As more retailers offer electronic check conversion, or ECC, the payments industry is anticipating a windfall of savings.

Electronic check conversion provides both retailers and bankers with a less time consuming and more operationally efficient payment system

As more retailers offer electronic check conversion, or ECC, the payments industry is anticipating a windfall of savings, including reduced check handling fees, more efficient collections and reduced check losses.

Cash is still the most common form of retail payment, accounting for 39 percent of retail transactions, followed by checks at 33 percent. For retailers, though, check processing is a labor-intensive experience. Cashiers place customer checks into the point-of-sale (POS) printer/reader which reads the check's encoded MICR. This data is transmitted to an electronic file where it's checked against a negative list.

At the end of the day, cashier drawers are emptied out, and cash, checks and deposit slips are bundled and sent off to the bank, which then sends them to a central processing center, where deposits are verified and credited to the retailer's account. Checks are then unbundled, manually encoded and digitally imaged, then rebundled and sent to the Federal Reserve, where they're screened, sorted, and transported.

This tortuous process, which spans between five and seven days, costs retailers 56 cents per check on average, experts say. For a moderately sized retailer, total check handling costs can exceed $5,000 a month.

The ACH network provides an alternative whereby paper checks are converted into electronic items. Once checks have been converted to electronic payments, transmitted and posted, the ACH can speed processing and settlement. The ACH has even developed a separate data format for this type of transaction: point-of-purchase or POP.

POP transaction volume grew 8.5 percent during 2002. Still, POP transactions represent less than 2 percent of total ACH volume (6.5 billion transactions in 2002).

"We want to see ACH and banks promote ECC because it fosters a large proposition to banks and retailers, and the collections process can become more efficient," said Susan Robertson, assistant vice president, retail payments office, at the Federal Reserve Bank of Atlanta.

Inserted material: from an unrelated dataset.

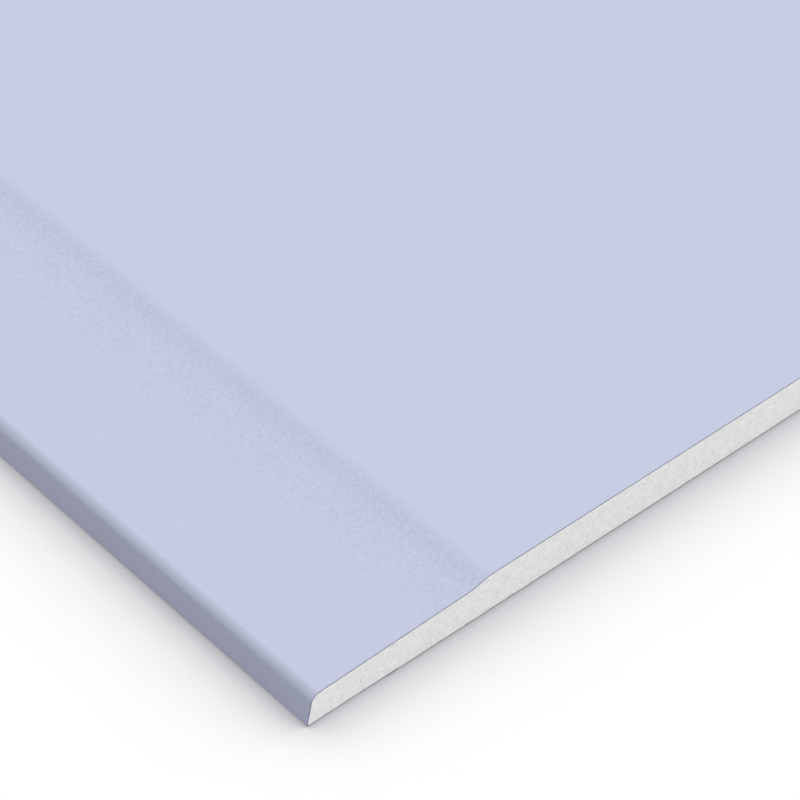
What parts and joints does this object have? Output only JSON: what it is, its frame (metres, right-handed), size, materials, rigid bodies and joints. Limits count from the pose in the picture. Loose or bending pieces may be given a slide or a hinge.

The Fed is the largest provider of check and ACH services to banks. Robertson spoke at the MarkeTechnics convention, sponsored by FMI.

POS transactions accounted for 19 percent of total check volume and 9 percent of total check value. Of the 22 billion checks written by consumers, 6.2 billion, or 28 percent, are POS payments. These checks are all potential POP transactions.

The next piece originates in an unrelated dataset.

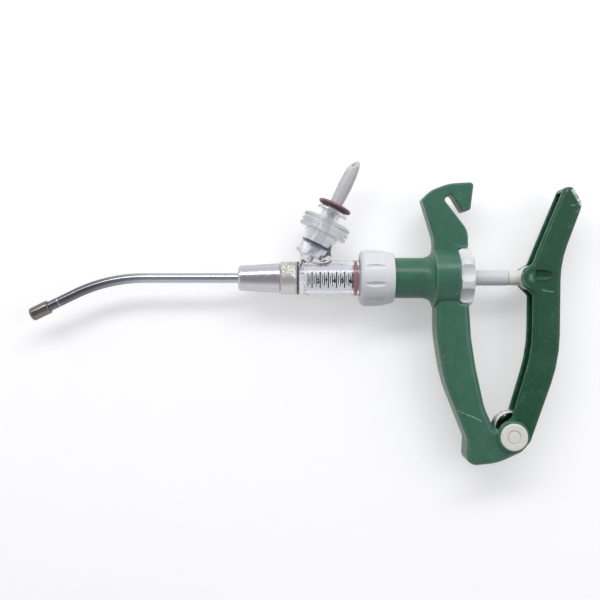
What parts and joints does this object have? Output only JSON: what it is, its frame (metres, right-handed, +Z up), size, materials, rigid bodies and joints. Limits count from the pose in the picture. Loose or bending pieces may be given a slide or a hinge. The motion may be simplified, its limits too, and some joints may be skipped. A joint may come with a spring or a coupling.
{
  "type": "pour-on applicator",
  "caption": "Hand-held livestock pour-on applicator: clear dosing barrel, bottle spike on a slanted branch, bent nozzle, hooked grip and a spring lever that drives the piston.",
  "frame": {"origin": "under the middle of the part's box, on the surface it lies on", "axes": "lying on its side: +X from the nozzle towards the lever, +Y from the grip's toe towards the hook, +Z up"},
  "size_m": [0.329, 0.181, 0.0365],
  "materials": {
    "body_nylon": "worn satin green",
    "lever_nylon": "worn satin dark green",
    "nut_plastic": "satin off-white",
    "knob_plastic": "satin off-white",
    "sleeve_acetal": "plain",
    "clear_barrel": "clear, slightly grey",
    "clear_adapter": "clear, slightly grey",
    "gasket_rubber": "plain",
    "maroon_rubber": "plain",
    "red_seal": "smooth",
    "black_seal": "plain",
    "valve_rubber": "plain",
    "valve_acetal": "plain",
    "piston_plastic": "plain",
    "grey_rod": "smooth",
    "cream_rod_end": "moulded",
    "cap_plastic": "smooth",
    "grey_spike": "smooth",
    "polished_steel": "polished",
    "darkened_steel": "dulled",
    "satin_metal": "satin",
    "cast_nickel": "sand cast, plated",
    "spring_steel": "drawn wire",
    "pin_steel": "ground",
    "bush_plastic": "plain"
  },
  "bodies": {
    "body": {"body_handle": "body_nylon", "pivot_pin": "pin_steel", "pivot_cap_near": "cap_plastic", "pivot_cap_far": "cap_plastic", "torsion_spring": "spring_steel", "union_nut": "nut_plastic", "barrel": "clear_barrel", "barrel_gasket": "gasket_rubber", "nozzle_cone": "satin_metal", "nozzle_collar": "cast_nickel", "front_seal": "black_seal", "nozzle_tube": "polished_steel", "nozzle_tip": "darkened_steel", "outlet_seat": "valve_rubber", "outlet_valve_spring": "spring_steel", "inlet_valve_spring": "spring_steel", "inlet_seal": "valve_rubber", "bottle_adapter": "clear_adapter", "bottle_gasket": "maroon_rubber", "bottle_spike": "grey_spike"},
    "lever": {"lever": "lever_nylon", "pivot_bush": "bush_plastic"},
    "plunger": {"piston": "piston_plastic", "piston_seal": "red_seal", "piston_rod": "grey_rod", "rod_end": "cream_rod_end", "link_pin": "pin_steel"},
    "dose": {"dose_knob": "knob_plastic", "dose_sleeve": "sleeve_acetal"},
    "inlet_valve": {"inlet_valve": "valve_acetal"},
    "outlet_valve": {"outlet_valve": "valve_acetal"}
  },
  "joints": [
    {"name": "lever_hinge", "type": "hinge", "parent": "body", "child": "lever", "pos_m": [0.12291, -0.0732, 0.01824], "axis": [0, 0, 1], "range_deg": [0, 17.57], "stiffness_Nm_per_rad": 1.2, "springref_deg": -17.19, "deforming": ["torsion_spring"]},
    {"name": "plunger_slide", "type": "slide", "parent": "body", "child": "plunger", "axis": [-1, 0, 0], "range_m": [0, 0.02876]},
    {"name": "dose_turn", "type": "hinge", "parent": "body", "child": "dose", "pos_m": [0.09491, 0.0202, 0.01824], "axis": [1, 0, 0], "continuous": true},
    {"name": "inlet_valve_lift", "type": "slide", "parent": "body", "child": "inlet_valve", "axis": [-0.4384, -0.8988, 0], "range_m": [0, 0.0012], "stiffness_N_per_m": 150, "springref_m": -0.0005, "deforming": ["inlet_valve_spring"]},
    {"name": "outlet_valve_lift", "type": "slide", "parent": "body", "child": "outlet_valve", "axis": [-1, 0, 0], "range_m": [0, 0.0012], "stiffness_N_per_m": 150, "springref_m": -0.0005, "deforming": ["outlet_valve_spring"]}
  ],
  "couplings": [
    {"joint": "plunger_slide", "follows": "lever_hinge", "m_per_rad": 0.09375}
  ]
}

ECC transforms in-store check cashing from a paper process to an electronic one. The customer's blank check is inserted into a dedicated printer/reader that electronically readies and transmits all necessary data into the payment collection stream. The voided check is handed back to the customer with a receipt, and the once-paper-based process is converted or truncated, into an ACH debit entry.

At the same time, a digital image of the check is created. All digital images and data are then transferred to electronic files and archived. If the check is returned for insufficient funds, the retailer can retrieve all pertinent information electronically.

For banks, a POP transaction costs two- or three-tenths of a cent-only a fraction of the cost of a paper check transaction. "Banks experience a lower cost structure by using ACH," Robertson said.

In addition, banks gain a value-added opportunity with ECC that's missing with paper checks. "The electronic process provides the bank a revenue opportunity," said Robertson.

Price Chopper Supermarkets, a 10-store chain based in Schenectady, N.Y., believes so strongly in ECC that it's implementing it throughout its chain.

"This brings the process full circle, as we can pull any check image, verify the customer, his/her address and the check amount," said Larry Friedman, a retired Price Chopper vice president who spearheaded the ECC project and continues to lecture the supermarket industry on the value of ECC.

Spiraling check handling costs led Price Chopper to embrace ECC. "Price Chopper needed a way to control these costs. We knew labor associated with processing checks was a controllable factor," Friedman said.

Price Chopper introduced ECC and imaging in six stores last June, and plans to roll out to its entire chain by this summer. Price Chopper reports labor savings, reduced bank fees and bad checks, and increased funds availability, Friedman added.

Yet the technology is not without hitches. For example, if the reader is unable to decipher the MICR line, retailers lose the value of the check and are left with a mere string of numbers.

"This is where imaging becomes a valuable component," Friedman explained. "There is a huge debate on whether imaging is necessary, but you need an image for full recovery of returns. Of the 1 percent of returned ECC-related payments, 80 percent were fully recovered because we captured an image and the customer's signature."

Price Chopper has received a hefty return on its investments in ECC and thermal printers, Friedman said. "Together they provided a return on investment in less than a year."